El clima y el alma de Occidente
Europa debería articular una posición propia, menos condicionada por las tensiones de las potencias, y atraer en lo posible a China a los espacios multilaterales donde se dirimen los retos globales
Si preguntamos a un ciudadano chino qué prefiere, votar o vivir en una ciudad sin contaminación, probablemente elija lo segundo. Me lo dijo hace poco una amiga alemana y, aunque hablemos poco de ello, todos sabemos que en democracia es más difícil enfrentarse al cambio climático. Modificar hábitos de vida no es rentable electoralmente y trae sacrificios a los trabajadores. El impuesto a los carburantes de Macron fue la mecha para los chalecos amarillos, y aquel “fui elegido para representar a los habitantes de Pittsburgh, no de París” de Trump capitalizó la promesa de Clinton de cerrar la industria del carbón. Para China, sería más fácil descarbonizar su economía, aunque se excuse en su papel de “nación en desarrollo” para tomarse su tiempo. Porque China ha adoptado compromisos respecto al clima, y China es disciplinada. Pero esta semana solo se oía que el mayor contaminador y consumidor de carbón del planeta no estaba en la COP26.
Sí estuvieron sermoneando a los ausentes Di Caprio y sus cámaras, Greta Thunberg y su micrófono, el príncipe Carlos y, por supuesto, Boris Johnson, el premier del país que hizo la Revolución Industrial 150 años antes que China. China estuvo, vía videoconferencia, y cumplirá su compromiso de neutralidad climática en 2060, pero sigue la estrategia covid cero. Mover a un presidente es trasladar a 1.000 acompañantes que podrían contagiarse, como en la caravana de 85 vehículos lustrosos de Biden, sin hablar de los 400 jets privados que sí fueron al evento. La norma de evitar al máximo los encuentros con extranjeros oculta también el temor de que la vacuna china no proteja contra la variante delta. No obstante, la pregunta sobre si podemos confiar en la política ambiental del gigante asiático tiene sentido, aunque sepamos que somos los más contaminantes del planeta, que la contaminación per capita de un estadounidense supera con creces a la de un chino o que, paradójicamente, como decía Emily Tamkin en The New Statesman, el país más salvaje emitiendo gases de efecto invernadero, EE UU, se arrogue el liderazgo contra la crisis climática sin tener su casa en orden.

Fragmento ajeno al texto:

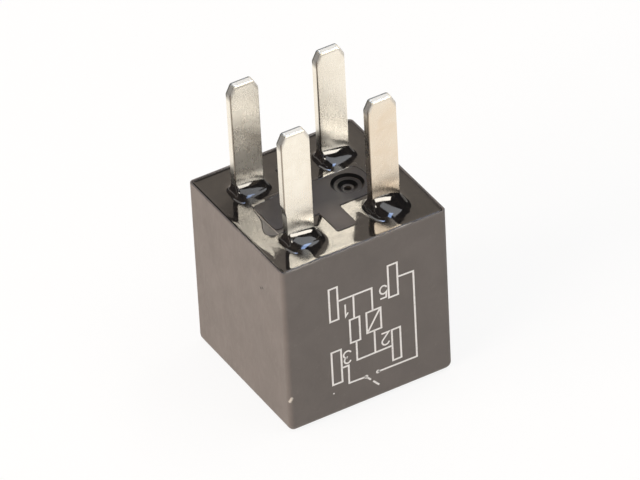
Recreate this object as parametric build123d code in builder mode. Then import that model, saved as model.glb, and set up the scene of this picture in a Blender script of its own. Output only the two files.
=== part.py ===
from build123d import *
import os
from math import cos, radians, sin

# A sealed relay that stands on its closed crown with its four blades up. The origin is the centre of the
# crown's outer face, +Z runs towards the blades and the printed side faces -Y. All sizes are millimetres.

os.makedirs("parts", exist_ok=True)

# Cover
cover_width = 16.3
cover_depth = 15.9
cover_height = 17.3
cover_wall = 0.8
crown_thickness = 0.8
cover_corner_radius = 0.45
crown_edge_radius = 0.8
rim_edge_radius = 0.08
rim_land = 0.15
lead_in_height = 0.7

# Base moulding and resin
base_clearance = 0.05
plate_thickness = 1.0
resin_recess = 0.1
resin_depth = 0.7
plateau_proud = 0.1
plateau_length = 10.6
plateau_width = 4.5
plateau_cross_length = 10.6
plateau_cross_width = 2.0
plateau_corner_radius = 0.25
vent_x = 3.05
vent_y = 0.0
vent_mouth_radius = 1.5
vent_ledge_radii = (1.22, 0.9)
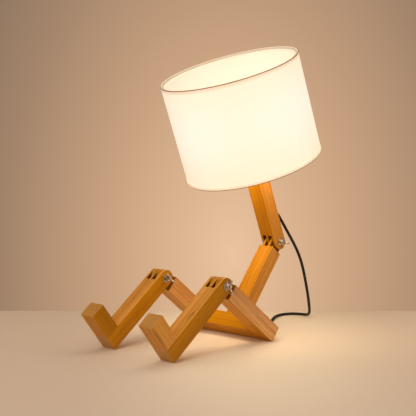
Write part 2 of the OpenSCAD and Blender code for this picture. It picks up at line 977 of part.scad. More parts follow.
// Flat two-pin plug: a body that narrows to a ribbed neck for the lead
module plug_body() {
    color(black)
        translate(plug_at)
            difference() {
                union() {
                    translate([0, 0, -plug_t / 2])
                        linear_extrude(plug_t)
                            polygon([[0, -7], [-12, -plug_w / 2 + 3], [-18, -plug_w / 2],
                                     [-plug_len + 2, -plug_w / 2],
                                     [-plug_len, -plug_w / 2 + 2],
                                     [-plug_len, plug_w / 2 - 2],
                                     [-plug_len + 2, plug_w / 2], [-18, plug_w / 2],
                                     [-12, plug_w / 2 - 3], [0, 7]]);
                    rod_x(-e, 8, 8.4);
                }
                for (x = [2, 5])
                    difference() {
                        rod_x(x, x + 1.2, 12);
                        rod_x(x - 1, x + 3, 7);
                    }
                for (side = [-1, 1])
                    translate([0, side * pin_pitch / 2, 0])
                        rod_x(-plug_len - 1, -plug_len + pin_root, pin_root_d);
            }
}

// Pins: a thin root in the body, the round pin and its bevelled tip
module plug_pins() {
    tip = 1;
    color(brass)
        translate(plug_at)
            for (side = [-1, 1])
                translate([-plug_len - pin_len, side * pin_pitch / 2, 0])
                    rotate([0, 90, 0])
                        rotate_extrude()
                            polygon([[0, 0], [pin_d / 2 - 0.8, 0], [pin_d / 2, tip],
                                     [pin_d / 2, pin_len], [pin_root_d / 2, pin_len],
                                     [pin_root_d / 2, pin_len + pin_root],
                                     [0, pin_len + pin_root]]);
}

// ---- The nodes ---------------------------------------------------------

thigh(1);  // left_thigh
thigh(-1);  // right_thigh
crossbar();
spine();
hip_dowels();
spine_dowels();
shin(1);  // left_shin
foot(1);  // left_foot
foot_dowels(1);  // left_foot_dowels
knee_bolt(1);  // left_knee_bolt
knee_washers(1);  // left_knee_washers
knee_wing_nut(1);  // left_wing_nut
shin(-1);  // right_shin
foot(-1);  // right_foot
foot_dowels(-1);  // right_foot_dowels
knee_bolt(-1);  // right_knee_bolt
knee_washers(-1);  // right_knee_washers
knee_wing_nut(-1);  // right_wing_nut
neck_post();
neck_bolt();
neck_washers();
neck_wing_nut();
holder_nipple();
holder_cap();
holder_shell();
holder_disc();
holder_sleeve();
holder_ring();
switch_bar();
bulb_cap();
bulb_globe();
shade_fitter();
shade_drum();
shade_top_hem();
shade_bottom_hem();
shade_top_wire();
shade_bottom_wire();
inner_lead();
cord_relief();
cord_drop();
cord_coil();
coil_tie();
cord_tail();
plug_body();
plug_pins();
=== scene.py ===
"""Looks of a posable wooden desk lamp that sits like a figure, under a lit drum shade.

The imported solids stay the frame: wooden bars, bolts, washers, lampholder, bulb, wires and fitter
keep their own meshes and get procedural finishes. The lead, its sleeve, the plug's body, the wing
nuts, and the shade's cloth, film and hems are made anew as surfaces worked out with numpy. All
lengths are in metres, in the row frame: +X is the figure's left, +Y its back, +Z up.
"""

import json
import logging
import math
from dataclasses import dataclass
from enum import Enum

import bpy
import numpy as np
from mathutils import Matrix

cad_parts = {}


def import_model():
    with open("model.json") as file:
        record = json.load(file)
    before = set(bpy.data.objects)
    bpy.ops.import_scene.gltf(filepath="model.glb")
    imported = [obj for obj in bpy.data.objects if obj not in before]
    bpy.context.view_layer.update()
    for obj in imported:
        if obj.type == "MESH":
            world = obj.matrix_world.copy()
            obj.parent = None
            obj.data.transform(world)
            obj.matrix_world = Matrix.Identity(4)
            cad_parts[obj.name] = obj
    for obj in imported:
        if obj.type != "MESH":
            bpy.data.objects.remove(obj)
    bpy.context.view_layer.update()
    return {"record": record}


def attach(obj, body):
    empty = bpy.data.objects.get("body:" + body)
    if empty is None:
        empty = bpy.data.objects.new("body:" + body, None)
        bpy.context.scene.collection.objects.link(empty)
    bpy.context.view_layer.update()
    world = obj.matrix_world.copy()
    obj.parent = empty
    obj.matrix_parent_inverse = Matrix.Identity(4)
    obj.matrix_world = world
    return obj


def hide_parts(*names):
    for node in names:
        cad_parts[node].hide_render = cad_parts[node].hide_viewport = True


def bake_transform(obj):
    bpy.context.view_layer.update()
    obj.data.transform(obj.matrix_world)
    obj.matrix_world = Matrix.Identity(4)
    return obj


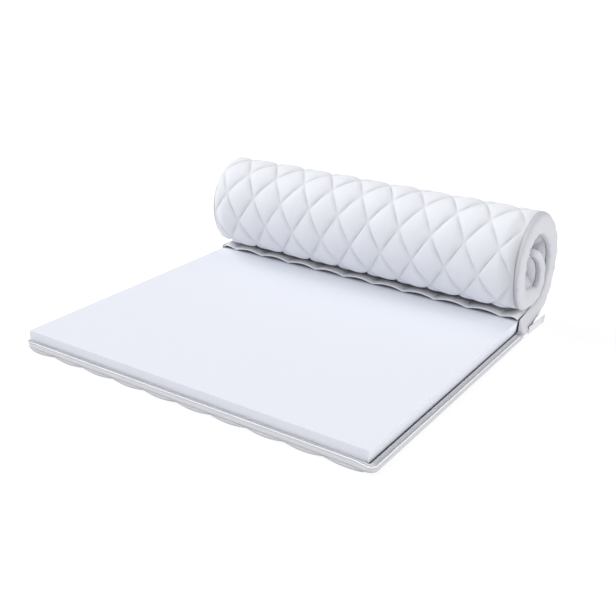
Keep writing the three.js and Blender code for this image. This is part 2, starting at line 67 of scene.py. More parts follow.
# The cover's outer face where it leaves the floor and winds up: y and z in millimetres, height of the
# closed cover there, height of the foam's upper face.
COIL = np.array([
    (880, 0, 71, 56), (950, 0, 71, 56), (1020, 0, 71, 56), (1062, 0.5, 71, 56),
    (1108, 7, 70.5, 55), (1154, 22, 69, 52), (1194, 47, 64, 47), (1222, 88, 60, 43),
    (1240, 140, 60, 43), (1249, 195, 62, 45), (1243, 248, 66, 49), (1218, 300, 72, 55),
    (1174, 348, 78, 61), (1118, 383, 80, 63), (1054, 397, 82, 65), (985, 384, 84, 67),
    (930, 347, 84, 67), (897, 292, 84, 67), (886, 232, 84, 67), (897, 168, 82, 65),
    (927, 111, 80, 63), (976, 81, 79, 62), (1030, 75.5, 76, 59), (1070, 75.5, 70, 53),
    (1110, 85, 60, 43), (1138, 114, 50, 33), (1147, 152, 44, 27), (1140, 194, 40, 23),
    (1114, 233, 38, 21), (1074, 264, 36, 20), (1026, 292, 36, 20),
]) / 1000


def wound_path(table, count=420, passes=45):
    """The path of the cover's outer face: a smooth curve through the table's points, in even steps.

    Its rows are length along it, y, z, height of the closed cover and height of the foam."""
    line = table[:, :2]
    ends = np.vstack([2 * line[0] - line[1], line, 2 * line[-1] - line[-2]])
    share = np.linspace(0, 1, 20, endpoint=False)[:, None]
    dense = []
    for i in range(len(table) - 1):
        a, b, c, d = ends[i:i + 4]
        ab, bc, cd = (math.sqrt(np.linalg.norm(q - p)) for p, q in ((a, b), (b, c), (c, d)))
        leave = ((b - a) / ab - (c - a) / (ab + bc) + (c - b) / bc) * bc
        reach = ((c - b) / bc - (d - b) / (bc + cd) + (d - c) / cd) * bc
        square = -3 * b + 3 * c - 2 * leave - reach
        cube = 2 * b - 2 * c + leave + reach
        curve = b + leave * share + square * share**2 + cube * share**3
        dense.append(np.hstack([curve, table[i, 2:] * (1 - share) + table[i + 1, 2:] * share]))
    dense = np.vstack(dense + [table[-1:]])
    run = np.r_[0, np.cumsum(np.linalg.norm(np.diff(dense[:, :2], axis=0), axis=1))]
    even = np.linspace(0, run[-1], count + 1)
    rows = np.column_stack([np.interp(even, run, dense[:, c]) for c in range(4)])
    for _ in range(passes):
        rows[1:-1] = (rows[:-2] + 2 * rows[1:-1] + rows[2:]) / 4
    rows = np.vstack([[PANEL_FRONT, 0, *table[0, 2:]], rows])
    run = np.r_[0, np.cumsum(np.linalg.norm(np.diff(rows[:, :2], axis=0), axis=1))]
    return np.column_stack([run, rows])


PATH = wound_path(COIL)
# Its columns after the length.
PATH_Y, PATH_Z, COVER_TOP, FOAM_TOP = 1, 2, 3, 4
WAY = np.gradient(PATH[:, 1:3], PATH[:, 0], axis=0)
WAY[:2] = (1, 0)
# Length of a diamond of the quilting. The tail ends on a whole sixth of one, short of the path's end.
QUILT_LENGTH = 0.1975
SIXTH = QUILT_LENGTH / 6
TAIL_SHORT = 0.008
TAIL = SIXTH * math.floor((PATH[-1, 0] - TAIL_SHORT) / SIXTH - 0.0001)


def along_path(s, column):
    return np.interp(s, PATH[:, 0], PATH[:, column])


def way_along(s):
    """The path's direction at a length s along it, as its parts along y and z."""
    return np.interp(s, PATH[:, 0], WAY[:, 0]), np.interp(s, PATH[:, 0], WAY[:, 1])


def ease(t):
    t = np.clip(t, 0, 1)
    return t * t * (3 - 2 * t)


def rolled(s):
    """0 where the mattress lies flat, 1 in the roll."""
    return ease((s - FOLD) / ROLL_IN)


def at_height(s, x, height):
    """Points at a length s along the path, at x across the mattress and at a height over the outer face.

    The roll stands a little taller towards its right end, and its left end reaches a little further out."""
    s, x, height = np.broadcast_arrays(s, x, height)
    way_y, way_z = way_along(s)
    size = np.hypot(way_y, way_z)
    y = along_path(s, PATH_Y) - way_z / size * height
    z = np.maximum(0, along_path(s, PATH_Z)) + way_y / size * height
    z = z * (1 + rolled(s) * (TALLER + TALLER_RIGHT * x / CORE_HALF))
    x = x + rolled(s) * LEFT_END_OUT * np.minimum(x, 0) / ROLLED_HALF
    return np.stack([x + MIDDLE_X, y + FRONT_Y, z], axis=-1)


def core_half(s):
    return CORE_HALF + (ROLLED_HALF - CORE_HALF) * rolled(s)


END_DIP = 0.0065
END_DIP_WIDTH = 0.04


def end_dip(u, s):
    """How much further in the foam and the panel's inner face lie by the roll's ends, drawn in by the seam.

    u goes from -1 at the left end to 1 at the right one."""
    return END_DIP * rolled(s) * ease((np.abs(u) - 1) * core_half(s) / END_DIP_WIDTH + 1)


def grid_faces(rows, columns, first=0, flip=False, looped=False):
    """Faces of a grid of points numbered row by row. A looped grid joins its last column to its first."""
    i, j = np.meshgrid(np.arange(rows - 1), np.arange(columns if looped else columns - 1), indexing="ij")
    k = (j + 1) % columns
    here, next_row = i * columns, (i + 1) * columns
    faces = np.stack([here + j, here + k, next_row + k, next_row + j], axis=-1).reshape(-1, 4) + first
    return (faces[:, ::-1] if flip else faces).tolist()


def add_object(name, data):
    added = bpy.data.objects.new(name, data)
    bpy.context.scene.collection.objects.link(added)
    return added


def add_mesh(name, points, faces, uv=None):
    """A smooth-shaded mesh piece. uv holds one place on the cloth, in metres, for each point."""
    mesh = bpy.data.meshes.new(name)
    mesh.from_pydata(np.asarray(points).reshape(-1, 3).tolist(), [], faces)
    mesh.polygons.foreach_set("use_smooth", [True] * len(mesh.polygons))
    if uv is not None:
        layer = mesh.uv_layers.new(name="cloth")
        corner = np.empty(len(mesh.loops), dtype=np.int32)
        mesh.loops.foreach_get("vertex_index", corner)
        layer.data.foreach_set("uv", np.asarray(uv, dtype=np.float32).reshape(-1, 2)[corner].ravel())
    mesh.update()
    return add_object(name, mesh)


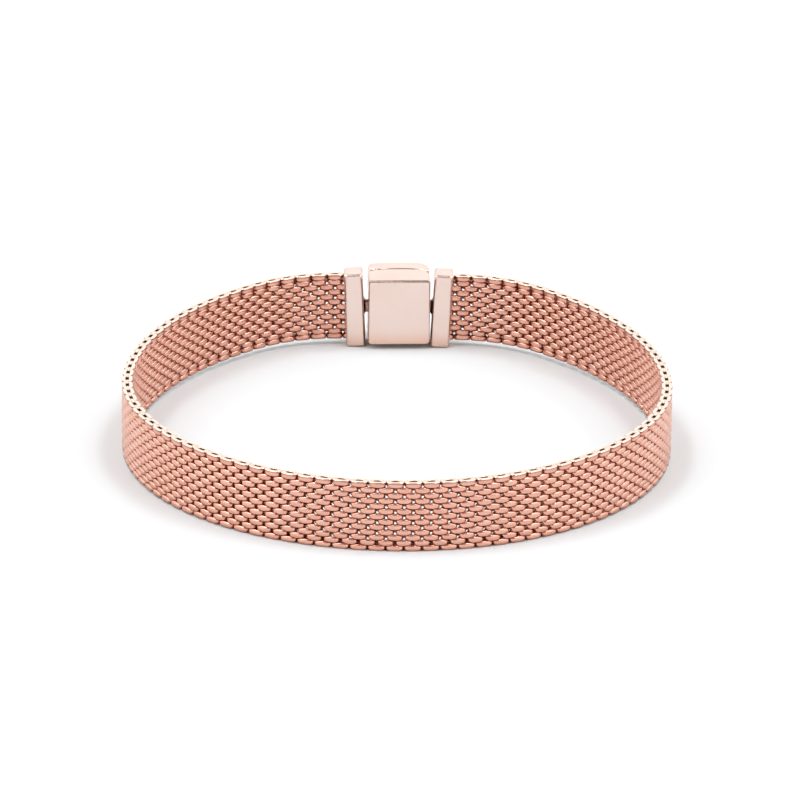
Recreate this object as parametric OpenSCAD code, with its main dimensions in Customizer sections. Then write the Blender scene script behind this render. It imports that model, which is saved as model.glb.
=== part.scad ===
// Rose-gold mesh bracelet, standing on its lower edge with its clasp at the back.
// A flat woven band runs round an egg-shaped loop into two end caps.
// Each cap carries an eye that sits on a post inside the clasp box, and a hinged lid closes the box.

/* [Loop] */
// Outer width of the loop from side to side
loop_w = 60; // [54:1:70]
// Radius of the loop's flatter sides, behind the half circle of its front, at mid thickness
side_r = 39; // [35:0.5:48]
// Radius of the two bends beside the clasp, at mid thickness
bend_r = 14.6; // [11:0.1:17]

/* [Mesh band] */
// Height of the woven band
band_h = 7.75; // [7.4:0.05:8.2]
// Thickness of the woven band
band_t = 1.2; // [0.9:0.05:1.4]
// How far the band's end reaches into an end cap
tab_l = 1.4; // [0.8:0.1:1.7]
// How much each edge of that end is trimmed back
tab_trim = 0.45; // [0.3:0.05:1]

/* [End caps] */
// Width of an end cap along the band
cap_w = 2.15; // [2:0.05:3.5]
// Thickness of an end cap
cap_t = 2.9; // [2.4:0.05:3.2]
// Height of an end cap
cap_h = 8.7; // [8.4:0.05:10]
// Corner radius of an end cap
cap_round = 0.3; // [0.1:0.05:0.5]
// Gap between an end cap and the clasp box, at mid height
cap_gap = 0.4; // [0.3:0.05:1]
// How far each cap swings on its post, with its lower end towards the box
cap_swing = 2.7; // [0:0.1:3.5]
// Clearance between the band's end and its slot in the cap
slot_play = 0.06; // [0.04:0.01:0.12]
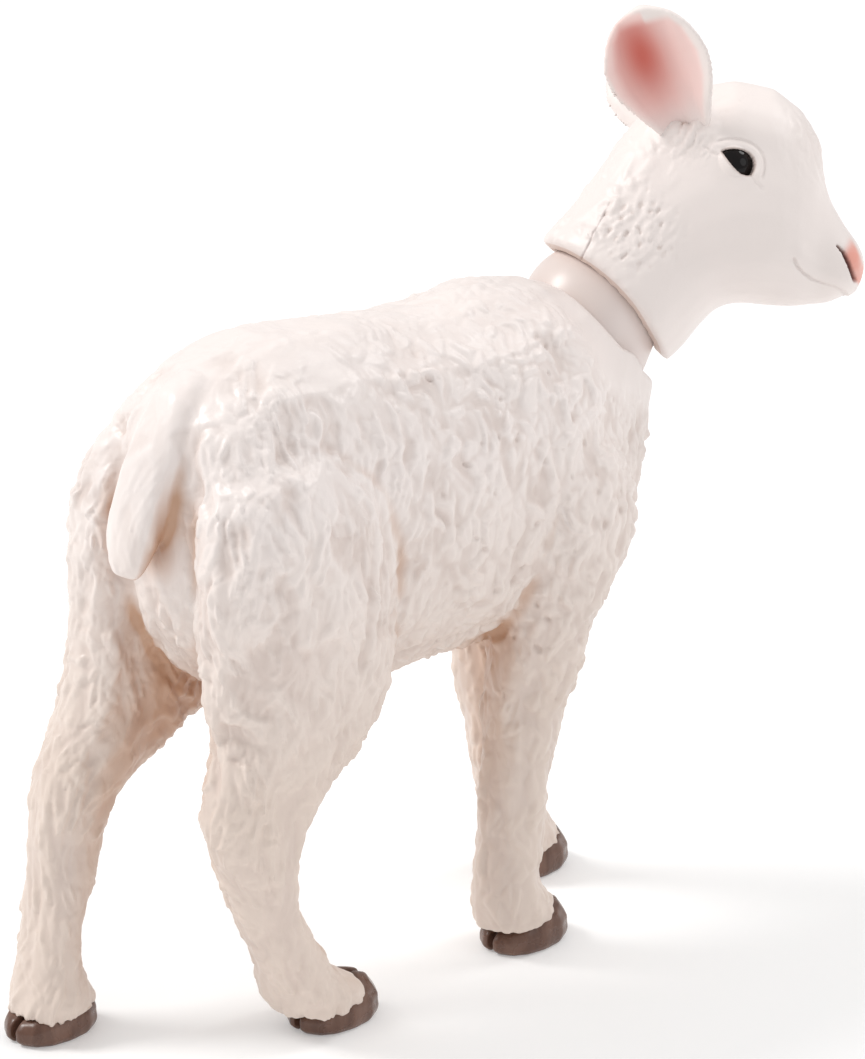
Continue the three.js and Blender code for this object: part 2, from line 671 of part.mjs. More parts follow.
// The head's two shells round the tongue, with ears and eyes, about the centre of the dome
function noddingHead() {
  const group = new THREE.Group();
  const body = headSolid();
  const reach = 2 * head.length;
  const front = solid(box(-head.splitBack + parting / 2, reach, -reach, reach, -reach, reach));
  const back = solid(box(-reach, -head.splitBack - parting / 2, -reach, reach, -reach, reach));
  group.add(piece('face_shell', body.intersect(front), 'fleece'));
  group.add(piece('nape_shell', body.intersect(back), 'fleece'));
  group.add(piece('head_tongue', tongueSolid(), 'link'));
  for (const [name, side] of sides) {
    group.add(piece(`ear_${name}`, earSolid(side), 'pink'));
    group.add(piece(`eye_${name}`, eyeGeometry(side, 0), 'glass'));
  }
  return group;
}

const neck = new THREE.Group();
neck.applyMatrix4(neckFrame);
neck.rotateZ(THREE.MathUtils.degToRad(head.restTurn));
for (const [name, side] of sides) {
  neck.add(piece(`neck_half_${name}`, neckSolid().intersect(sideRoom(side)), 'skin'));
}
neck.add(piece('nod_pin', pinGeometry(0), 'link'));
const nodding = noddingHead();
nodding.position.z = dome.rise;
nodding.rotation.y = THREE.MathUtils.degToRad(head.restNod);
neck.add(nodding);

// The lamb stands on its hooves with the middle of its box over the origin
const lamb = new THREE.Group();
lamb.add(standingBody(), neck);
const bounds = new THREE.Box3().setFromObject(lamb, true);
const middle = bounds.getCenter(new THREE.Vector3());
lamb.position.set(-middle.x, -middle.y, -bounds.min.z);

export default lamb;
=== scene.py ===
# %% [markdown]
# # A toy lamb in moulded plastic
# The real toy is a hollow lamb whose wool is sculpted in the mould, so the fleece is hard, satin plastic.
# The CAD model has its pieces and its smooth outline. Here they get the wool, the face and the paint.
# Everything is in metres, in the CAD model's own frame: X to the front, Y to the lamb's left, Z up.

# %% Load the frame
import json
import math
import bpy
import numpy as np
from mathutils import Matrix, Vector, kdtree
from mathutils.bvhtree import BVHTree

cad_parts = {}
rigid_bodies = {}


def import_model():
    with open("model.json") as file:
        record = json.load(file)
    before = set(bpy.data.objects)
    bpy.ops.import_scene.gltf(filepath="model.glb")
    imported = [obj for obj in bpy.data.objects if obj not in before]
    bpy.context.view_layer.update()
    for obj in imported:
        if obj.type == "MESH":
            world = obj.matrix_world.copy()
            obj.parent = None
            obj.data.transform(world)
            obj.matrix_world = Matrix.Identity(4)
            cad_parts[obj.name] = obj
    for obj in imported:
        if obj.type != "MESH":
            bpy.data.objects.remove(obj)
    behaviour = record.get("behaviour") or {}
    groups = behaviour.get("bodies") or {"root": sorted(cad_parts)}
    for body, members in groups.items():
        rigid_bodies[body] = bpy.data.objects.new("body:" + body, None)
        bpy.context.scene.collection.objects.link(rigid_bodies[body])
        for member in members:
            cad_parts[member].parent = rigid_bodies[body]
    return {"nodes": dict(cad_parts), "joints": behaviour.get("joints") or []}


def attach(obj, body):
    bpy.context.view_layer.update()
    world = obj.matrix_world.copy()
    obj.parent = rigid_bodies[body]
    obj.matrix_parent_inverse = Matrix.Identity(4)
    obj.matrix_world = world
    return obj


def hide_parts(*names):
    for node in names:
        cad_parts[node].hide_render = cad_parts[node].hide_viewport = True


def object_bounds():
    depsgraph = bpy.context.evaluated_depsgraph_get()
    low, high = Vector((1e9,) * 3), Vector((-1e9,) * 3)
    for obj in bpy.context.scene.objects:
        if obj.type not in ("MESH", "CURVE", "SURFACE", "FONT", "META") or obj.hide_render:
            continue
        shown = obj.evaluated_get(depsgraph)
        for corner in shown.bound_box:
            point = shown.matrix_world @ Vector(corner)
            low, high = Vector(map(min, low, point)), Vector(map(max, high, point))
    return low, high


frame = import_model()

MM = 0.001
cad_low, cad_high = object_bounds()
chance = np.random.default_rng(7)

# %% [markdown]
# ## Where neck and head are
# The neck turns about an axis that leans out of the collar, and the head nods about a pin in its dome. The
# record gives both joints. From them come two sets of directions, so that later steps can speak of up and
# ahead as the lamb's head sees them, and not as the room does.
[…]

La polémica ausencia china muestra que Occidente sigue mirando al mundo a través de los intereses de EE UU: malas noticias para Europa, que debería articular una posición propia, menos condicionada por las tensiones de las potencias, y atraer en lo posible a China a los espacios multilaterales donde se dirimen los retos globales. Afganistán nos enseñó que el sueño americano de rehacer el mundo se marchita, y el realineamiento geopolítico del Aukus que EE UU se aleja progresivamente de la zona euroatlántica. Europa es, pues, el alma de Occidente. ¿Cumpliremos nuestro compromiso para 2050? Falta que nos lo creamos y, quizás, en lugar de obsesionarnos con China, que pensemos en quienes se verán más afectados por la crisis climática también por nuestra culpa. Por ejemplo, el ignorado Sur global.